Printing

Writing GPU kernels can be a difficult endeavor, owing to the fact that the LLVM GPU backends turn serial code into parallel code automatically. Recognizing this, every good GPU programming interface allows the user's GPU kernels to print output to a buffer, which will be passed to the host for display. With the ability to interpolate variables, this functionality serves as the "printf of GPUs". Quite literally, the primary tool for this is @rocprintf. Here's a simple example of printing the current workgroup index:

function kernel(x)
    @rocprintf "Workgroup index: %d\n" workgroupIdx().x
    nothing
end

The above kernel would print out the string "Workgroup index: 1\n" when run with a single workgroup (where "\n" means a newline).

Any number of variables may be passed to @rocprintf, as long as those variables have a printf-compatible implementation in Printf. Calls to @rocprintf are blocking, and will not return control to the kernel until the string has been formatted and sent to the OS runtime for printing (the same as for regular calls to @printf).

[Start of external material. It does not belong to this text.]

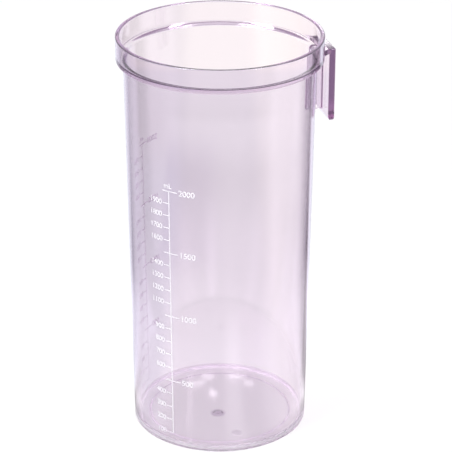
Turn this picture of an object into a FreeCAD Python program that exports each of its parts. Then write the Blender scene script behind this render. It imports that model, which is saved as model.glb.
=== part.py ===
import FreeCAD, Part
import math
import os

# Clear moulded suction canister jar: one injection-moulded polycarbonate piece.
# The origin is on the resting plane, on the jar's axis. +Z is up, the hook is on
# the +Y side, and the printed front faces -Y. All sizes are in millimetres.

# The round jar
height = 277.7
rim_radius = 68.0
collar_height = 16.0
collar_wall = 2.8
collar_step = 4.8
body_taper = 4.0
body_wall = 2.5
rim_bevel = 0.7
collar_edge_bevel = 0.6
collar_root_bevel = 0.6
ledge_bevel = 2.4

# The base
floor_thickness = 2.2
inner_foot_round = 1.6
outer_foot_bevel = 0.5
foot_ring_width = 11.0
foot_recess = 0.6
gate_radius = 5.0
gate_dimple = 0.7
gate_stub_radius = 1.4
gate_stub_height = 0.5
gate_distance = 9.0
gate_turn = 66.0
insert_radius = 3.6
insert_depth = 0.35
insert_distance = 38.0
insert_turn = 91.5

# The hook: a shelf on the collar, a tongue hanging from it and a web between
hook_width = 28.0
hook_gap = 2.3
tongue_thickness = 4.5
tongue_length = 50.8
tongue_corner = 3.0
hook_edge_round = 0.8
lead_in_height = 2.9
lead_in_depth = 1.6
shelf_thickness = 3.3
shelf_flare = 8.0
web_thickness = 3.0
web_length = 42.7
web_root_round = 1.6
web_root_sink = 0.4

# How near two places are to count as the same when edges are picked
same_place = 0.01

# Levels and radii that follow from the sizes above
collar_bottom = height - collar_height
seat_radius = rim_radius - collar_wall
body_top_radius = rim_radius - collar_step
body_foot_radius = body_top_radius - body_taper
body_top_inner = body_top_radius - body_wall
seat_level = collar_bottom + body_wall
wall_slope = body_taper / collar_bottom
floor_top = foot_recess + floor_thickness
recess_radius = body_foot_radius - foot_ring_width
tongue_inner = rim_radius + hook_gap
tongue_outer = tongue_inner + tongue_thickness
shelf_top = collar_bottom + shelf_thickness
tongue_bottom = shelf_top - tongue_length
web_bottom = collar_bottom - web_length


def at(x, y, z=0.0):
    return FreeCAD.Vector(x, y, z)


def outer_radius(z):
    """Radius of the body's outer wall at a level."""
    return body_foot_radius + wall_slope * z


def turned(distance, turn):
    """Point on the base, by distance from the axis and turn from the front."""
    angle = math.radians(turn)
    return distance * math.sin(angle), -distance * math.cos(angle)


def turned_profile(corners):
    """Closed wire in the XZ plane from corners of (radius, level, bevel, rounding)."""
    count = len(corners)
    starts = []
    ends = []
    edges = []
    for i, (x, z, bevel, rounding) in enumerate(corners):
        here = at(x, 0, z)
        before = corners[i - 1]
        after = corners[(i + 1) % count]
        to_before = (at(before[0], 0, before[1]) - here).normalize()
        to_after = (at(after[0], 0, after[1]) - here).normalize()
        half_turn = to_before.getAngle(to_after) / 2
        reach = max(bevel, rounding / math.tan(half_turn))
        starts.append(here + to_before * reach)
        ends.append(here + to_after * reach)
        if rounding > 0:
            inward = (to_before + to_after).normalize()
            middle = here + inward * (rounding / math.sin(half_turn) - rounding)
            edges.append(Part.Arc(starts[i], middle, ends[i]).toShape())
        elif bevel > 0:
            edges.append(Part.makeLine(starts[i], ends[i]))
    for i in range(count):
        edges.append(Part.makeLine(ends[i], starts[(i + 1) % count]))
    return Part.Wire(Part.__sortEdges__(edges))


def jar_shell():
    """The drafted body, its stepped collar and its base, turned as one profile."""
    foot_inner = outer_radius(floor_top) - body_wall
    corners = [
        (0, foot_recess, 0, 0),
        (recess_radius, foot_recess, 0, 0),
        (recess_radius + foot_recess, 0, 0, 0),
        (body_foot_radius, 0, outer_foot_bevel, 0),
        (body_top_radius, collar_bottom, collar_root_bevel, 0),
        (rim_radius, collar_bottom, collar_edge_bevel, 0),
        (rim_radius, height, rim_bevel, 0),
        (seat_radius, height, rim_bevel, 0),
        (seat_radius, seat_level, 0, 0),
        (body_top_inner, seat_level, ledge_bevel, 0),
        (foot_inner, floor_top, 0, inner_foot_round),
        (0, floor_top, 0, 0),
    ]
    face = Part.Face(turned_profile(corners))
    return face.revolve(at(0, 0), at(0, 0, 1), 360)


def gate_mark(jar):
    """The sprue's dimple under the floor, with its cut stub left inside it."""
    x, y = turned(gate_distance, gate_turn)
    dimple = Part.makeCone(gate_radius, gate_radius / 2, gate_dimple, at(x, y, foot_recess))
    stub = Part.makeCylinder(gate_stub_radius, gate_stub_height + gate_dimple,
                             at(x, y, foot_recess + gate_dimple - gate_stub_height))
    return jar.cut(dimple).fuse(stub)


def insert_mark(jar):
    """The round, bare mark of a mould insert under the floor."""
    x, y = turned(insert_distance, insert_turn)
    return jar.cut(Part.makeCylinder(insert_radius, insert_depth, at(x, y, foot_recess)))


def mirrored(p):
    return at(-p.x, p.y)


def shelf():
    """Level shelf on the collar's lower edge, flared where it meets the collar."""
    half = hook_width / 2
    flare_x = half + shelf_flare
    flare_y = math.sqrt((rim_radius + shelf_flare) ** 2 - flare_x ** 2)
    share = rim_radius / (rim_radius + shelf_flare)
    root = at(flare_x * share, flare_y * share)
    bend = math.pi + math.atan2(flare_y, flare_x) / 2
    hollow = at(flare_x + shelf_flare * math.cos(bend), flare_y + shelf_flare * math.sin(bend))
    buried = root * ((seat_radius + rim_radius) / 2 / rim_radius)
    crown = at(0, (seat_radius + rim_radius) / 2)
    side_top = at(half, flare_y)
    corner = at(half, tongue_outer)
    edges = [
        Part.Arc(mirrored(buried), crown, buried).toShape(),
        Part.makeLine(buried, root),
        Part.Arc(root, hollow, side_top).toShape(),
        Part.makeLine(side_top, corner),
        Part.makeLine(corner, mirrored(corner)),
        Part.makeLine(mirrored(corner), mirrored(side_top)),
        Part.Arc(mirrored(side_top), mirrored(hollow), mirrored(root)).toShape(),
        Part.makeLine(mirrored(root), mirrored(buried)),
    ]
    face = Part.Face(Part.Wire(edges))
    face.translate(at(0, 0, collar_bottom))
    return face.extrude(at(0, 0, shelf_thickness))


def tongue():
    """Flat tongue with rounded lower corners and a lead-in on its inner face."""
    half = hook_width / 2
    side = [
        (tongue_inner, shelf_top),
        (tongue_outer, shelf_top),
        (tongue_outer, tongue_bottom),
        (tongue_inner + lead_in_depth, tongue_bottom),
        (tongue_inner, tongue_bottom + lead_in_height),
    ]
    points = [at(-half, y, z) for y, z in side]
    face = Part.Face(Part.makePolygon(points + points[:1]))
    plate = face.extrude(at(hook_width, 0, 0))
    front = Part.makeBox(hook_width, tongue_thickness, tongue_length, at(-half, tongue_inner, tongue_bottom))
    lower = [e for e in front.Edges
             if e.BoundBox.ZMax < tongue_bottom + same_place
             and abs(abs(e.CenterOfMass.x) - half) < same_place]
    return plate.common(front.makeFillet(tongue_corner, lower))


def web():
    """Upright web in the hook's middle plane, widened where it meets each wall."""
    half = web_thickness / 2
    wide = half + web_root_round
    near = outer_radius(web_bottom) - web_root_sink
    far = tongue_inner + web_root_sink
    reach = web_root_round * (1 - math.sqrt(0.5))
    right = [at(wide, near), at(half, near + web_root_round), at(half, far - web_root_round), at(wide, far)]
    near_bend = at(half + reach, near + reach)
    far_bend = at(half + reach, far - reach)
    edges = [
        Part.Arc(right[0], near_bend, right[1]).toShape(),
        Part.makeLine(right[1], right[2]),
        Part.Arc(right[2], far_bend, right[3]).toShape(),
        Part.makeLine(right[3], mirrored(right[3])),
        Part.Arc(mirrored(right[3]), mirrored(far_bend), mirrored(right[2])).toShape(),
        Part.makeLine(mirrored(right[2]), mirrored(right[1])),
        Part.Arc(mirrored(right[1]), mirrored(near_bend), mirrored(right[0])).toShape(),
        Part.makeLine(mirrored(right[0]), right[0]),
    ]
    face = Part.Face(Part.Wire(edges))
    face.translate(at(0, 0, web_bottom))
    return face.extrude(at(0, 0, collar_bottom + web_root_sink - web_bottom))


def hook():
    """Shelf, tongue and web as one piece, its outer and top edges rounded."""
    plate = shelf().fuse(tongue()).removeSplitter()
    rounded = []
    for edge in plate.Edges:
        box = edge.BoundBox
        on_face = box.YMin > tongue_outer - same_place
        from_axis = math.hypot(edge.CenterOfMass.x, edge.CenterOfMass.y)
        on_top = box.ZMin > shelf_top - same_place and from_axis > rim_radius
        if on_face or on_top:
            rounded.append(edge)
    return plate.makeFillet(hook_edge_round, rounded).fuse(web())


def canister_jar():
    jar = insert_mark(gate_mark(jar_shell()))
    return jar.fuse(hook()).removeSplitter()


os.makedirs("parts", exist_ok=True)
canister_jar().exportStep("parts/canister_jar.step")
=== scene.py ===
"""Clear suction canister jar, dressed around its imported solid. Metres, +Z up, hook at +Y, print facing -Y."""
import math
from contextlib import contextmanager

import bmesh
import bpy
from mathutils import Matrix, Vector


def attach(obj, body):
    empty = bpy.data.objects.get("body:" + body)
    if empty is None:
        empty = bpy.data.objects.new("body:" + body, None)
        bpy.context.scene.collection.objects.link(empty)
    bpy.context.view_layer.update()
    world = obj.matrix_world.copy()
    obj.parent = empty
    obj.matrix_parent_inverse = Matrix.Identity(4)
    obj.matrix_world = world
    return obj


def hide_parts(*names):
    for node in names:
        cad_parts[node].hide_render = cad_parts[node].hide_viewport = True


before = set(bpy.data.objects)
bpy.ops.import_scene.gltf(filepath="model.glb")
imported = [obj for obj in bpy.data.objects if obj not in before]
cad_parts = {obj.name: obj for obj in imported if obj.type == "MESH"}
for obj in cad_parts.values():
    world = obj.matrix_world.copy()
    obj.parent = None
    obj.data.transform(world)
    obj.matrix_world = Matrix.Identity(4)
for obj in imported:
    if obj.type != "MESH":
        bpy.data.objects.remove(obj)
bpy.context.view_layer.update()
scene = bpy.context.scene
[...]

While @rocprintf is printed once per wavefront, it's possible to print once per lane by doing a simple loop:

function kernel(x)
    for i in 1:workgroupDim().x
        idx = workitemIdx().x
        if i == idx
            @rocprintf "My index is %d\n" idx
        end
    end
    nothing
end

The above kernel, when run with just 4 workitems in a single workgroup, will print out:

My index is 1 My index is 2 My index is 3 My index is 4

Differences to @cuprintf

Similar to CUDA's @cuprintf, @rocprintf is a printf-compatible macro which takes a format string and arguments, and commands the host CPU to display it as formatted text. In contrast to @cuprintf, however, is that we use AMDGPU's hostcall and Julia's Printf stdlib to implement this. This means that anything that Printf can print, so can @rocprintf. The macro is also handled as a regular hostcall, which means that argument types are checked at compile time (although currently, any errors while printing will be detected on the host, and will terminate the kernel).